One priest wrote on FB:
Especially at Funerals and Weddings where I know there are non-Catholics, I say: “It is time for we Catholics to receive Holy Communion. You may receive Holy Communion if you are a Catholic, if you’ve received your First Holy Communion, and if you are prepared to receive Holy Communion now.”
Another offered this:
Just before Communion I say, “If you are coming forward to receive the Body and Blood of Christ in the Eucharist, please come by way of the center aisle and return to your seats by the side aisles. If you are not coming forward to receive Communion, please be seated now.” I’ve noticed that MANY understand the second announcement as indicating that NOT all are expected to come forward, that remaining in one’s seat is an honorable option and something we expect some will do. In a subtle way this answers the “Should I or shouldn’t I, am I supposed to or not” question in the minds and hearts of those present, whether they are visiting from another faith or are Catholics not prepared to receive Communion.

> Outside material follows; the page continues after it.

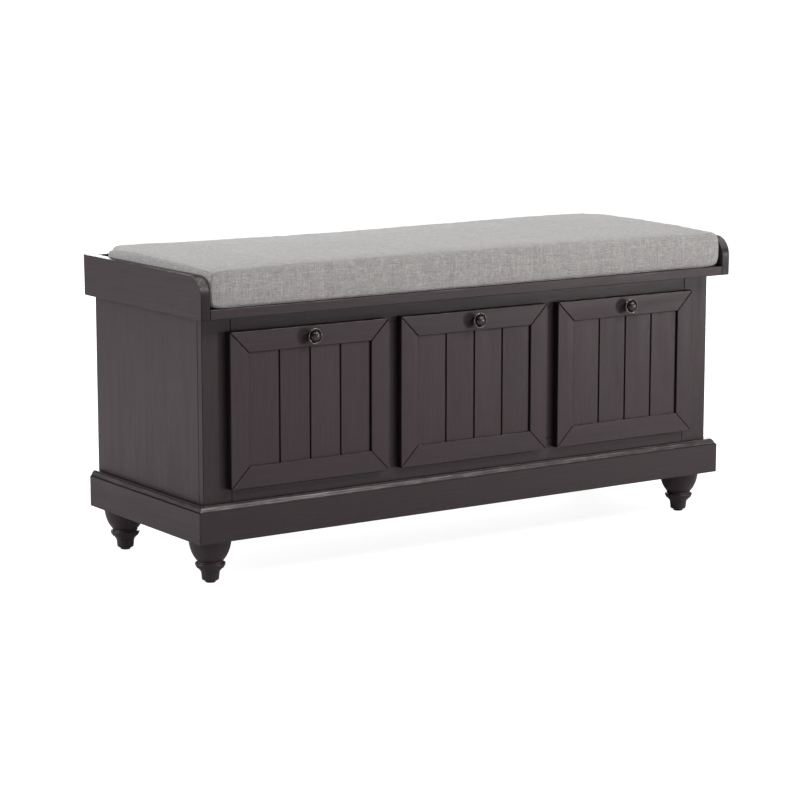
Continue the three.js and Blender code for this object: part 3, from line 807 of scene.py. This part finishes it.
def leaf_screw_places(door, face, outwards):
    """A staggered row along one leaf of a hinge."""
    low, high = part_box(f"hinge_{door}_frame_leaf")
    spacing = (high[X] - low[X]) / HINGE_SCREWS
    places = []
    for i in range(HINGE_SCREWS):
        stagger = HINGE_SCREW_STAGGER * (-1) ** i * outwards
        places.append((low[X] + (i + 0.5) * spacing, face, high[Z] - LEAF_WIDTH / 2 + stagger))
    return places


def back_screw_places():
    """Rows along the back panel's top and bottom, and one screw at half height in each upright board."""
    low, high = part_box("back_panel")
    first, last = low[X] + BACK_SCREW_INSET, high[X] - BACK_SCREW_INSET
    below_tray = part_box("tray_back_board")[0][Z]
    rows = (low[Z] + BACK_SCREW_INSET, min(high[Z], below_tray) - BACK_SCREW_INSET)
    places = [(x, high[Y], z) for z in rows for x in np.linspace(first, last, BACK_SCREWS)]
    middle = sum(rows) / 2
    places += [(x, high[Y], middle) for x in (first, last)]
    for divider in ("divider_left", "divider_right"):
        left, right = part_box(divider)
        places.append(((left[X] + right[X]) / 2, high[Y], middle))
    return places


def add_all_screws():
    # the cross's recess gets a darker copy of the steel, as painted shade
    materials = (hinge_steel("screw_steel"), hinge_steel("screw_recess_shade_steel", brightness=RECESS_SHADE))
    frame_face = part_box("frame_bottom_rail")[0][Y]
    door_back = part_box("door_left_top_rail")[1][Y]
    for door in DOORS:
        leaves = (("frame", frame_face, -1, "carcass"), ("door", door_back, 1, f"door_{door}"))
        for leaf, face, outwards, body in leaves:
            places = leaf_screw_places(door, face, outwards)
            add_screws(f"screws_hinge_{door}_{leaf}", places, outwards,
                       HINGE_SCREW_RADIUS, HINGE_SCREW_PROUD, body, materials)
        low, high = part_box(f"knob_{door}")
        places = [((low[X] + high[X]) / 2, door_back, (low[Z] + high[Z]) / 2)]
        add_screws(f"screw_knob_{door}", places, 1,
                   KNOB_SCREW_RADIUS, KNOB_SCREW_PROUD, f"door_{door}", materials)
    add_screws("screws_back_panel", back_screw_places(), 1,
               BACK_SCREW_RADIUS, BACK_SCREW_PROUD, "carcass", materials)


# ======== cushion ========
def cut_places(half, radius):
    """Where a box's side is cut: evenly over the flat, and by equal angles over the rounded rim."""
    flat = half - radius
    count = max(2, round(2 * flat / CUSHION_STEP))
    middle = np.linspace(-flat, flat, count + 1)
    angles = np.linspace(0, math.pi / 4, RIM_CUTS + 1)[1:]
    rim = flat + radius * np.tan(angles)
    return np.concatenate([-rim[::-1], middle, rim])


def box_surface(cuts):
    """The surface of a box cut at these places along each axis: points, their cut numbers, and faces."""
    counts = [len(c) for c in cuts]
    numbers = {}
    faces = []
    for axis in (X, Y, Z):
        u, v = [a for a in (X, Y, Z) if a != axis]
        for end in (0, counts[axis] - 1):
            for i in range(counts[u] - 1):
                for j in range(counts[v] - 1):
                    corners = []
                    for di, dj in ((0, 0), (1, 0), (1, 1), (0, 1)):
                        place = [0, 0, 0]
                        place[axis], place[u], place[v] = end, i + di, j + dj
                        corners.append(numbers.setdefault(tuple(place), len(numbers)))
                    outwards = (end > 0) == (axis != Y)
                    faces.append(corners if outwards else corners[::-1])
    indices = np.array(list(numbers))
    points = np.stack([np.asarray(cuts[a])[indices[:, a]] for a in (X, Y, Z)], axis=1)
    return points, indices, faces


def rounded(points, halves):
    """Points of a box moved onto the same box with rounded edges, and their outward directions."""
    radii = np.array(CUSHION_RADII)
    core = np.clip(points, radii - halves, halves - radii)
    share = (points - core) / radii
    share = share / np.maximum(np.linalg.norm(share, axis=1, keepdims=True), 1e-9)
    out = share / radii
    out = out / np.maximum(np.linalg.norm(out, axis=1, keepdims=True), 1e-9)
    return core + share * radii, out


def seam_closeness(indices, counts):
    """1 on the seams around the cushion and up its corners, fading to 0 over two cuts."""
    from_end = np.minimum(indices, np.array(counts) - 1 - indices)
    nearest = np.sort(from_end, axis=1)
    off_seam = nearest[:, 1]
    return np.clip(1 - off_seam / 2.0, 0, 1) ** 1.5


def simulated(piece, pinned):
    """Where the cloth's points are once air has swollen it."""
    group = piece.vertex_groups.new(name="sewn")
    for i in np.flatnonzero(pinned > 0):
        group.add([int(i)], float(pinned[i]), "REPLACE")
    cloth = piece.modifiers.new("cloth", "CLOTH")
    settings = cloth.settings
    settings.quality = 6
    settings.mass = 0.25
    settings.tension_stiffness = 22
    settings.compression_stiffness = 22
    settings.shear_stiffness = 8
    settings.bending_stiffness = 1.2
    settings.use_pressure = True
    settings.uniform_pressure_force = CLOTH_PRESSURE
    settings.shrink_min = -0.012
    settings.vertex_group_mass = "sewn"
    settings.effector_weights.gravity = 0
    cloth.collision_settings.use_collision = False
    cloth.point_cache.frame_start = 1
    cloth.point_cache.frame_end = CLOTH_FRAMES
    scene = bpy.context.scene
    for number in range(1, CLOTH_FRAMES + 1):
        scene.frame_set(number)
    evaluated = piece.evaluated_get(bpy.context.evaluated_depsgraph_get())
    swollen = np.array([v.co for v in evaluated.data.vertices], float)
    piece.modifiers.remove(cloth)
    piece.vertex_groups.remove(group)
    scene.frame_set(1)
    return swollen


def softly_capped(moves, cap):
    """The same moves, none of them longer than the cap."""
    length = np.linalg.norm(moves, axis=1, keepdims=True)
    return moves * (cap * np.tanh(length / cap) / np.maximum(length, 1e-9))


# Where the foam has settled: the middle of each hollow and its reach along X and Y, all as shares of the
# cushion's half length and half width, and its depth.
HOLLOWS = (
    ((-1.00, -1.00), (0.25, 0.55), 3.0 * MM),
    ((-0.80, 0.30), (0.20, 0.40), 1.5 * MM),
    ((-0.25, 0.95), (0.70, 0.60), 4.8 * MM),
    ((0.95, -1.00), (0.45, 0.60), 2.0 * MM),
    ((1.00, 0.95), (0.12, 0.30), 2.0 * MM),
    ((-1.00, 1.00), (0.035, 0.20), 9.0 * MM),
)


def settled(x, y):
    """How far the top has sunk at a place given in shares of the cushion's half sizes."""
    depth = TOP_SLOPE * (1 - y) / 2 + FRONT_DROOP * np.exp(-(((y + 1) / FRONT_REACH) ** 2))
    for (centre_x, centre_y), (reach_x, reach_y), amount in HOLLOWS:
        depth += amount * np.exp(-(((x - centre_x) / reach_x) ** 2) - ((y - centre_y) / reach_y) ** 2)
    return depth


def creases(point, seam_distance):
    """How far fabric puckers at a point: gentle waves all over, and short folds close to a seam."""
    wave = noise.noise(point * WAVES) * WAVE_HEIGHT
    fold_place = Vector([place * folds for place, folds in zip(point, FOLDS)])
    near_seam = math.exp(-seam_distance / FOLD_REACH)
    return wave + noise.noise(fold_place) * FOLD_HEIGHT * near_seam


def tucked(points, halves):
    """How far the sewn corners draw in."""
    side = np.sign(points)
    off = halves - np.abs(points)
    corner = np.exp(-((off / CORNER_REACH) ** 2).sum(axis=1))
    moves = -side * corner[:, None] * np.array(CORNER_TUCK)
    upright = np.exp(-((off[:, :2] / UPRIGHT_REACH) ** 2).sum(axis=1)) * (side[:, Y] > 0)
    moves[:, :2] -= side[:, :2] * upright[:, None] * BACK_TUCK
    return moves


def swelling(cushion, points, closeness, at_bottom):
    """How far each point of the cushion moves when it is filled."""
    pinned = np.where(at_bottom | (closeness > 0.99), 1.0, 0.0)
    return softly_capped(simulated(cushion, pinned) - points, CUSHION_CROWN)


def puckers(points, out, halves):
    """How far each point of the cushion puckers."""
    off_sides = np.abs(points - np.sign(points) * halves)
    from_top = np.minimum(off_sides[:, X], off_sides[:, Y])
    seam_distance = np.where(out[:, Z] > 0.7, from_top, halves[Z] - points[:, Z])
    return np.array([creases(Vector(p), d) for p, d in zip(points, seam_distance)])


def fitted(points, halves, height):
    """The points brought to the length and width of their space, flat underneath, and to a height."""
    reach = np.abs(points[:, :2]).max(axis=0)
    points[:, :2] *= (halves[:2] + np.array(OVERFILL)) / reach
    lowest = points[:, Z].min()
    points[:, Z] = (points[:, Z] - lowest) * (height / (points[:, Z].max() - lowest)) - halves[Z]
    return points


def add_cushion():
    low, high = (np.array(corner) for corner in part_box("seat_cushion"))
    halves = (high - low) / 2
    start = halves - np.array(START_INSET)
    cuts = [cut_places(half, radius) for half, radius in zip(start, CUSHION_RADII)]
    box_points, indices, faces = box_surface(cuts)
    points, out = rounded(box_points, start)
    closeness = seam_closeness(indices, [len(c) for c in cuts])
    points = points - out * (closeness * SEAM_DEPTH)[:, None]
    cushion = new_piece("linen_seat_cushion", points.tolist(), faces, linen("grey_linen_woven"))

    made = points + swelling(cushion, points, closeness, indices[:, Z] == 0) * HELD_BACK
    share = made / halves
    height = np.clip((share[:, Z] + 1) / 2, 0, 1)
    pucker = puckers(made, out, halves) * (out[:, Z] > -0.6) * (1 - closeness)
    made = made + out * pucker[:, None]
    made[:, Z] -= settled(share[:, X], share[:, Y]) * height
    made += tucked(points, start)
    made = fitted(made, halves, CUSHION_TOP - low[Z])

    cushion.data.vertices.foreach_set("co", (made + (low + high) / 2).astype(np.float32).ravel())
    cushion.data.update()
    cushion.data.shade_smooth()
    smooth = cushion.modifiers.new("smooth", "SUBSURF")
    smooth.levels = 1
    smooth.render_levels = 1
    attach(cushion, "carcass")
    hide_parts("seat_cushion")


# ======== stage, lights and camera ========
def softbox(name, azimuth, distance, height, size, power, tint=WHITE[:3]):
    """A rectangular light that faces the bench. Azimuth 0 is in front of it, and 90 on its right."""
    lamp = bpy.data.lights.new(name, "AREA")
    lamp.shape = "RECTANGLE"
    lamp.size, lamp.size_y = size
    lamp.energy = power
    lamp.color = tint
    light = bpy.data.objects.new(name, lamp)
    light.visible_camera = False
    angle = math.radians(azimuth)
    light.location = (distance * math.sin(angle), -distance * math.cos(angle), height)
    bpy.context.scene.collection.objects.link(light)
    towards = Vector(LIT_POINT) - light.location
    light.rotation_euler = towards.to_track_quat("-Z", "Y").to_euler()


def is_camera_ray(tree):
    return tree.nodes.new("ShaderNodeLightPath").outputs["Is Camera Ray"]


def add_floor():
    half = FLOOR_SIZE / 2
    graph = Graph("studio_paper")
    seen = is_camera_ray(graph.tree)
    colour = graph.mix(seen, FLOOR_BOUNCE, FLOOR_SEEN)
    graph.surface(Base_Color=colour, Roughness=0.9, Specular_IOR_Level=0.1)
    graph.surface(Emission_Color=WHITE, Emission_Strength=graph.times(seen, FLOOR_GLOW))
    corners = [(-half, -half, 0), (half, -half, 0), (half, half, 0), (-half, half, 0)]
    new_piece("studio_floor", corners, [(0, 1, 2, 3)], graph.material)


def add_room():
    """A white surround that lights the bench only faintly."""
    world = bpy.data.worlds.new("studio")
    world.use_nodes = True
    tree = world.node_tree
    background = tree.nodes["Background"]
    background.inputs["Color"].default_value = WHITE
    strength = tree.nodes.new("ShaderNodeMapRange")
    strength.inputs["To Min"].default_value = ROOM_LIGHT
    strength.inputs["To Max"].default_value = 1.0
    tree.links.new(is_camera_ray(tree), strength.inputs["Value"])
    tree.links.new(strength.outputs["Result"], background.inputs["Strength"])
    bpy.context.scene.world = world


def add_lights():
    sun = bpy.data.lights.new("overhead", "SUN")
    sun.energy = OVERHEAD_STRENGTH
    sun.angle = math.radians(OVERHEAD_SPREAD)
    bpy.context.scene.collection.objects.link(bpy.data.objects.new("overhead", sun))
    softbox("key", azimuth=44, distance=7.0, height=0.6, size=(0.6, 1.0), power=105, tint=WARM)
    softbox("top_front", azimuth=29, distance=3.4, height=3.0, size=(2.2, 1.0), power=120, tint=WARM)
    softbox("left_fill", azimuth=-112, distance=3.2, height=1.3, size=(1.6, 1.6), power=72)
    softbox("edge_light", azimuth=148, distance=4.0, height=1.1, size=(2.6, 1.2), power=122)
    bpy.context.scene.view_settings.view_transform = "Standard"


def add_camera():
    lens = bpy.data.cameras.new("camera")
    lens.lens = CAMERA_LENS
    lens.sensor_width = SENSOR_WIDTH
    lens.clip_end = 2 * FLOOR_SIZE
    camera = bpy.data.objects.new("camera", lens)
    camera.location = CAMERA_PLACE
    camera.rotation_euler = (math.radians(90 - CAMERA_DIP), 0, -math.radians(CAMERA_TURN))
    bpy.context.scene.collection.objects.link(camera)
    bpy.context.scene.camera = camera


add_camera()
add_floor()
add_room()
add_lights()
finish_carcass()
finish_doors()
finish_cleats()
finish_hardware()
add_feet()
add_knobs()
add_all_screws()
add_cushion()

But then there was this e-mail from a funeral director:
In response to the communion exhortation, I hate it. I have been a funeral director for more than 25 years and within the past 5-6 years, it is sad to admit I’m a Catholic when conducting a funeral Mass. The “announcement” prior to communion has become a statement of not just politics, but EX-clusion. I have seen young associates interrupt the choir to state if “you’re not in union with our beloved pope, please do not come forward.” And that’s the mild version. I recently conducted a funeral Mass where there were several hundred people and yet I didn’t hear one peep from the pastor; however, today we had an entire Gospel message on WHY non-Catholics should not receive.